Marcel Vos works for the SME financing unit at the Netherlands Enterprise Agency, RVO. Based in Eindhoven and The Hague, he is specifically focussed on helping startups and scaleups in the Brainport region. He explains that the goal is to increase awareness of relevant source of financial support, including innovation credit, proof of concept funding, R&D tax credit and credit guarantee schemes.
Why innovation by small companies is key to Europe’s competitive edge
- SME’s accounted for 99.8% of all enterprises in the non-financial business sector in 28 states of the European Union.
- SMEs employed almost 90 million people – 67% of total employment, and generated 58% of the sector’s added value. Almost all SMEs (93%) are micro SMEs employing less than 10 people.
Startups have different needs to SMEs.
- Established SME’s are usually executing a known business plan, even though they may be doing it in new and innovative ways. The market is already defined by others, as are the metrics to explain success.
- Startups are still searching for a repeatable, scalable business model, exploring untrodden paths with software/hardware that still needs to be proven. The path from idea to scale-up manufacturing can be anything from 3-10 years, depending on the complexity of the technology.
Assistance is at hand
The Netherlands as a destination for international startups
- 1. Credit Guarantee. “Several Dutch banks participate in the government's SME Credit Guarantee Scheme [the Dutch call it the BMKB scheme)]. For example, if you qualify for a start-up loan of up to €266,667 from one of these banks and you don’t have sufficient collateral, the Dutch government will act as guarantor for 67.5%. If you can show you need access to more substantial funds, you may be eligible for the regular credit guarantee scheme, which is 50% (or 60% for innovative startups), with a maximum ceiling of € 1,5 million. These credit guarantees enable your startup to borrow more than would otherwise be possible given your collateral.”
- 2. Proof-of-Concept Funding. “We often see that startups spend a lot of time focussed on proving their idea and technology will work, but have not talked enough to customers to validate that they have product-market fit. If you're running a start-up that has been founded in the Netherlands, you may be eligible for Proof-of-Concept Funding to help accelerate early phase development of minimum viable products, conducting market research to validate customer interest or to draft and validate a business model to convince interested investors. The investor(s) must have the intention to finance the next stage after completing a positive proof of concept stage.”

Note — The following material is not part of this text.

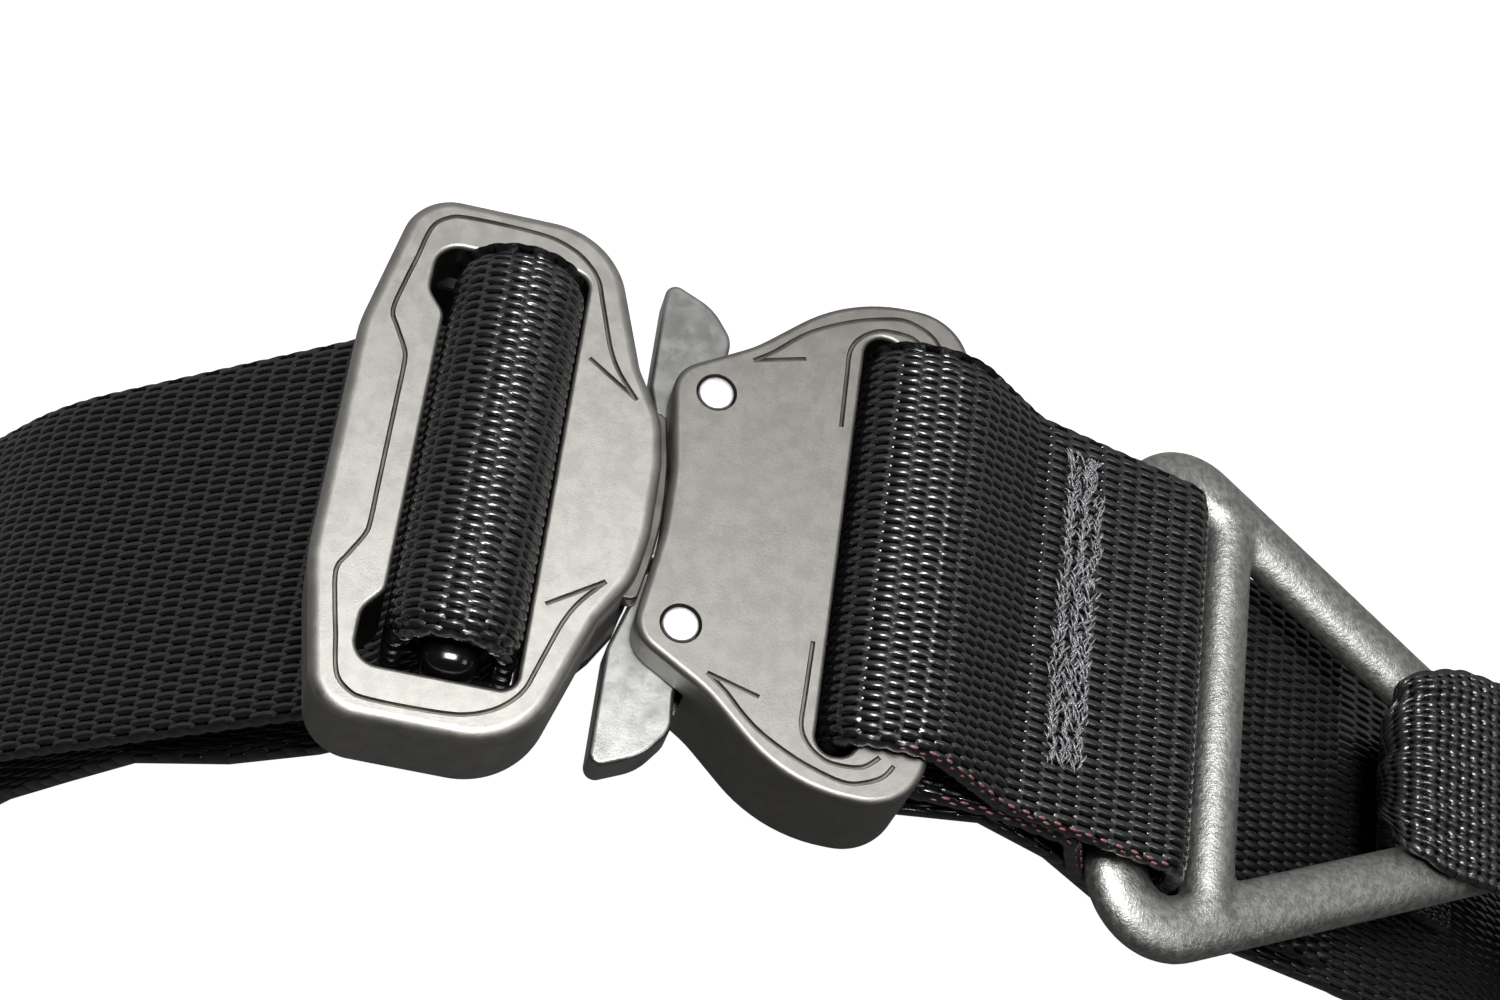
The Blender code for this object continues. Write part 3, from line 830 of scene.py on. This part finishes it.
def male_frame():
    """The adjustable half: frame, window, tongue, lip, shelf and the groove that runs round its face. Its metal is the
    satin grey painted lighter for the stronger light that falls on it; the lip, shelf, window walls and groove carry
    painted shade.
    """
    piece = even_slab("adjustable_half", MALE_OUTLINE, 0.0, -MALE_DEPTH, FACE_ROUND)
    changes = window_cuts(MALE_WINDOW, MALE_DEPTH) + tenons(0.0, CUT)
    shoulder = sorted(arc_rows(HOOK_RADIUS + GAP, HEAD_HALF, TONGUE_HALF), key=lambda row: row[1])
    half = [
        (TONGUE_START, TONGUE_HALF, 0.0),
        *shoulder,
        (HEAD_END - HEAD_BEVEL, HEAD_HALF, 0.0),
        (HEAD_END, HEAD_HALF - HEAD_BEVEL, 0.0),
    ]
    tongue = even_slab("tongue", half, LEVER_TOP, LEVER_BACK, LEVER_ROUND, 3)
    lip = even_slab("lip", MALE_LIP, MALE_LIP_TOP, MALE_LIP_BACK, MALE_LIP_ROUND, 3)
    # The lip, in the gap between the halves, carries painted shade.
    changes += [(tongue, JOIN), (coloured(lip, painted_shade_grey), JOIN)]
    # The shelf is a near black piece put in the gap where there is only shade, and it carries painted shade.
    shelf = [Vector(point) for point in MALE_SHELF]
    for outline in (other_side(shelf), shelf):
        step = slab("shelf", outline, ((MALE_SHELF_TOP, 0.0), (-MALE_DEPTH, 0.0)))
        changes.append((coloured(step, painted_shade_black), JOIN))
    whole = list(MALE_GROOVE) + mirrored(reversed(MALE_GROOVE))
    changes += [(groove(path), CUT) for path in (whole, MALE_BARB, mirrored(MALE_BARB))]
    carve(piece, changes, satin_grey_painted_lighter)
    dress(piece, satin_grey_painted_lighter, ("male_frame",))


def female_frame():
    """The fixed half: plates, lever cavity, slot, bar and the grooves of its face. The slot's walls and the grooves
    carry painted shade.
    """
    piece = even_slab("fixed_half", FEMALE_OUTLINE, 0.0, -FEMALE_DEPTH, FEMALE_ROUND)
    behind_bar = block(
        (FEMALE_SLOT[0][0] + SLOT_BAR_START, -WINDOW_HALF, -FEMALE_DEPTH - 2 * PAST),
        (FEMALE_OUTLINE[-1][0] + PAST, WINDOW_HALF, FEMALE_BAR_BACK),
    )
    levels = ((-PLATE_DEPTH, 0.0), (PLATE_DEPTH - FEMALE_DEPTH, 0.0))
    cavity = slab("cavity", rounded(both_halves(LEVER_CAVITY)), levels)
    changes = window_cuts(FEMALE_SLOT, FEMALE_DEPTH) + [(behind_bar, CUT), (cavity, CUT)]
    profile = ((BORE_RADIUS, -FEMALE_DEPTH - 2 * PAST), (BORE_RADIUS, PAST))
    changes += [(turned("hole", side, profile), CUT) for side in (-1, 1)]
    for path in (FEMALE_GROOVE, FEMALE_BARB, SLOT_GROOVE):
        changes += [(groove(line), CUT) for line in (path, mirrored(path))]
    carve(piece, changes, satin_grey)
    dress(piece, satin_grey, ("female_frame",))


def lever(name, side, body):
    """A release lever with softened edges, its hub bored for the rivet."""
    hook = arc_rows(HOOK_RADIUS, HOOK_START, TONGUE_HALF + GAP)
    outline = rounded([*LEVER_OUTLINE, *hook, *LEVER_INNER])
    if side < 0:
        outline = other_side(outline)
    piece = slab(name, outline, slab_levels(LEVER_TOP, LEVER_BACK, LEVER_ROUND, 4))
    hole = turned("bore", side, ((BORE_RADIUS, LEVER_BACK - PAST), (BORE_RADIUS, LEVER_TOP + PAST)))
    carve(piece, [(hole, CUT)], zinc)
    dress(piece, zinc, (body,), body)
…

- 3. Innovation credit. “The innovation credit scheme from the Ministry of Economic Affairs gives SMEs financial support for high-risk innovation projects. In this way the Government fills the gap in the capital market in a phase where entrepreneurs are busy setting things up, but are not yet generating returns. Let’s say you have an innovative idea that has been validated. As a founder, you want to explore opportunities for a new product in the market. You have the knowledge, vision and ambition, but you lack the financial means to do so. You are looking for a partner who wants to invest in this project that is shows promise but also involves high risks. The Netherlands’ Ministry of Economic Affairs can help you by supplying a direct loan that enables you to finance part of the project development costs. There are some points will be checked to see if your company qualifies for this scheme. For instance, projects need to technologically innovative and unique to the Netherlands, Bonaire, St. Eustatius and Saba. You will also need to explain the technical challenge involved in some detail and to execute the project systematically following a plan. The technical feasibility needs to be independently established and all activities up to and including the testing of prototypes must be able to be supported. The percentage of credit provided by the government depends on the size of company. Smaller startups, for instance, can apply to cover up to 45% of the development costs which include salary costs, materials, depreciation, travel costs and costs for patent applications.”
- 4. Research & Development Tax Deductions. Startups usually need to carry out research and development work, perhaps to turn a prototype into a product which can be manufactured. That is often not an easy route, and involves solving technical challenges. In that case, you may be eligible for R&D Tax Credit (called the WBSO in Dutch). The WBSO scheme allows your startup to claim a payroll tax reduction for the people assigned to the R&D work and lower other R&D costs. Self-employed professionals spending at least 500 hours a year on R&D for your startup can deduct a fixed amount for R&D when filing their income tax return to the Dutch Tax and Customs Administration (Belastingdienst). The R&D-development-project must meet certain conditions before you can apply for the Tax Credit. The proposed R&D activities should take place with your own company and the technological development is new for your organization. This development needs to R & D solve technical challenges and work on solutions has not yet started. In order to qualify for these deductions, the Netherlands Enterprise Agency (RVO) needs to determine and verify the costs and expenses that are directly attributable to R&D. The Agency offers several publications in English which explains the guidelines in more detail.